Existen ventanas que demuestran cosas bellas ya sea en los paisajes, vistas a la playa o algún parque donde los niños juegan y son felices. Algunas de las ventanas son grandes, cuadradas, redondas, de cristales amplios y limpios que pareciesen no estar ahí; otros son empolvados o empañados por el frio y el olvido. Hay ventanas rotas por aves que pierden su rumbo, por piedras que fueron arrojadas por algún incauto. Se dice que en los ojos hay ventanas que asoman hacia el alma, y que se puede ver todo desde allí.

Cuantos paisajes tan misteriosos nos hemos perdido por ignorar los ojos de algún extraño? Qué mares cálidos o tormentosos los ojos de alguna juventud? Que épocas las que han grabado los lagrimales o percudidos ojos de algún abuelo? Ojos de un marrón como bosques, o un color miel como los desiertos al mediodía. No me había puesto a pensar que unos ojos negros, tanto o más de la noche, nos pueden mostrar el universo entero y no sólo la superficie del cielo que creemos lograr alcanzar.

Son los ojos de la ventana ignorados porque creen que son un órgano más y que solo sirven para ver, pero no para vernos a nosotros mismos. Triste. Si hablaran, la gente se rompería como un cristal; se evitarían muchas guerras. Se cuentan historias de soldados que en medio de una batalla han salvado la vida de su enemigo después de tener contacto visual, y es que cuando se muestran entre sí en un tiro de miradas, el caos que hay a su alrededor pasa a un segundo plano. Se ven iguales, borrando por completo el sentimiento de odio; se ven iguales — dudando, cansados, y asustados. Un segundo es suficiente para entenderse y la tenerse compasión, que actúa desde el alma, y entra en diálogo. Los corazones laten al mismo ritmo, dando lugar a la hermandad de la especie, algo que va más allá de la empatía.

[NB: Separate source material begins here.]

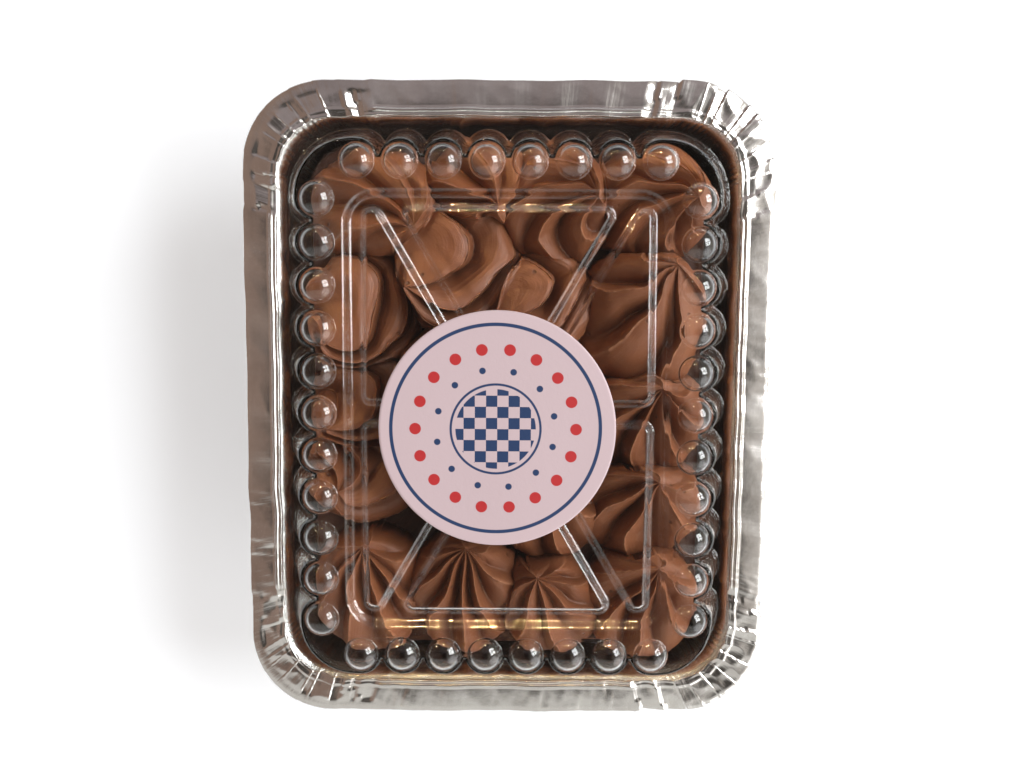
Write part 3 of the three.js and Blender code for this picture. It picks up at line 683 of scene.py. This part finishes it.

La historia de Quitlicuilt nos relata sobre un niño maya de la región de Chiapas que salió una mañana a buscar un poco de xocolate (cacao) para llevar a sus amigos en la aldea. El jaguar guardián de la selva y poderoso guerrero se encontró con el pequeño Quitlicuilt en medio de dos enormes ceibas. La paz de dos seres sin una gota de malicia causó algo maravilloso aquel día: el pequeño al darse cuenta que el dios jaguar lo observaba y recordando las historias de los viejos se le dio solo por parase erguido, mirarle fijamente a esos ojos verdes, tan verdes como todo a su alrededor. Quitlicuilt sintió tranquilidad, dejó el temor a un lado y, en minutos que parecieron horas, el gran felino cedió, caminó a paso lento hacia el niño, y pareciese que este le sonreía. Quitlicuilt regresó a pasó acelerado a su aldea cantando y sonriendo, apresurado, para contarle a su madre lo que había sucedido: “He conocido al dios jaguar. No era un jaguar común. Lo supe desde el instante en que me miró directamente a los ojos.”